Van Nostrand’s TUBA-TUBA (1973), which opened the second half, shifted the proceedings from theatricality into Fluxus-style silliness. Tubist Beth McDonald played sonorous phrases, but also rattled the instrument’s keys in comic determination, obsessively polished its metal, used its capacious bore to filter a flight attendant’s indications of geographically impossible out-window sights, and finished by turning it into an unlikely version of a magician’s hat. It was more funny than not, though its comedy felt almost decadently slight.

The performance-art japes of TUBA-TUBA set up the vocabulary of Voyage in a White Building I, but didn’t really prepare one for its impact. Dating from 1969, Voyage is big in every way: a setting of Hart Crane’s “Voyages I” for speaker and an ensemble of 19 players (conducted/refereed by Anthony Coleman), some amplified, some not, stretching over some 25 minutes. It is wild, goofy, fierce, impulsive, fully entertaining ambitions to both iconoclasm and grandeur. And it is brilliant—a swarmingly disorienting experience, a piece of the Vietnam-era post-serial avant-garde that actually delivers on its radical, politically charged promise.

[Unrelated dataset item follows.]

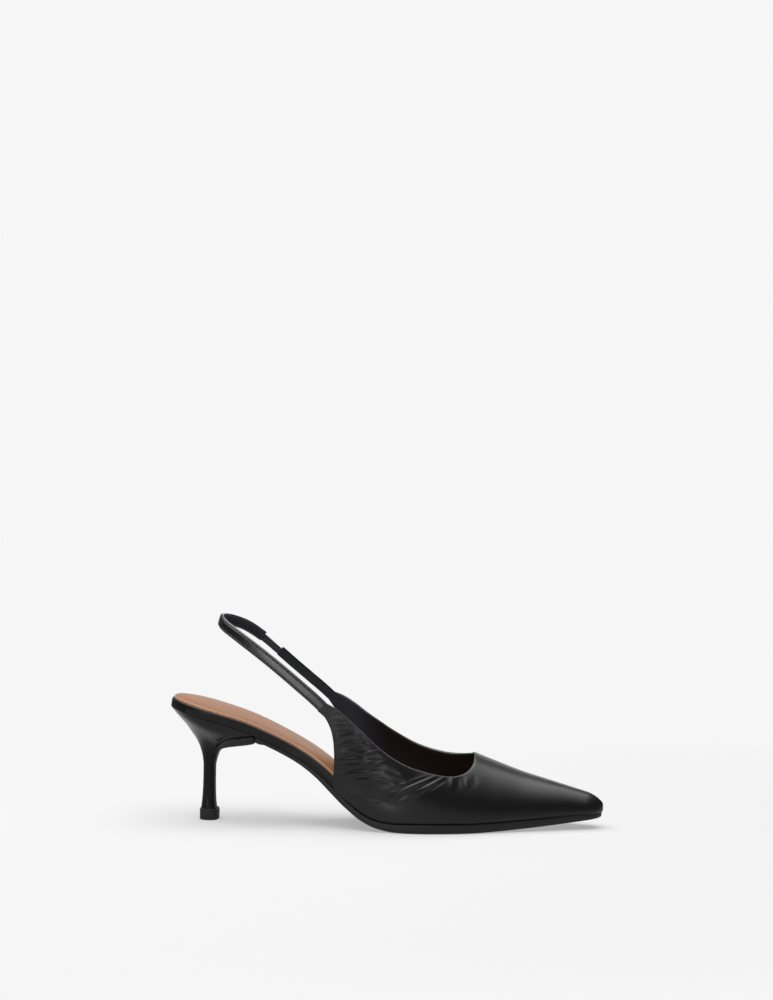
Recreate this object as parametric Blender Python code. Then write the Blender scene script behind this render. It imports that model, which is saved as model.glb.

Crane’s text is cut up into its constituent sounds, broken down to the edge of intelligibility; speaker Lautaro Mantilla, his performance an absolute tour de force, donned Walter Cronkite horn rims and tie, only to render the text as an unbroken cadenza of giggles, screams, and gasps, half-toddler, half-madman. The poem, a dense, florid warning to children the poet sees playing on the beach, becomes unwitting commentary on the era of protests and happenings; the graphic score, aleatoric in pitch and rhythm but in may other ways fanatically detailed, sometimes goads the text on, sometimes is a story the speaker is reporting. The amplification connects with pop and rock, though often in a critical way: Crane’s description of the children crumbling “fragments of baked weed / Gaily digging and scattering” gave way to a trio of saxophone (Derek Beckvold), electric guitar (Andrew Clinkman), and drums (Andy Fordyce)—a rock group, but, in this instance, one that has lost the beat, that can’t agree, scribbles of noise splayed out. As Crane’s poem directly addressed “you brilliant kids,” Beckvold and Husseini rolled in with the sound of sirens, advice in the form of coercion. After a final explosion of violence, a sitar (Sonny Lalchandani) serenely twanged as the rest of the ensemble descended into heavy, gray rumbles, countercultural fiddling while the city is reduced to ash.

On the one hand, Voyage in a White Building I is very much a period piece. But there’s plenty in it that feels all too contemporary: the generational divide, the glut of simultaneous experience, the underlying information atomized and amplified into sensational nonsense. It’s like landing on a world that seems vaguely familiar, only to realize, Charlton-Heston-style, that we maniacs blew it up after all, even if the explosion came in extreme slow-motion. Van Nostrand, slight and smiling, basked in the applause with the curious happiness of a jester who, unexpectedly, finds that he has become a bit of a prophet.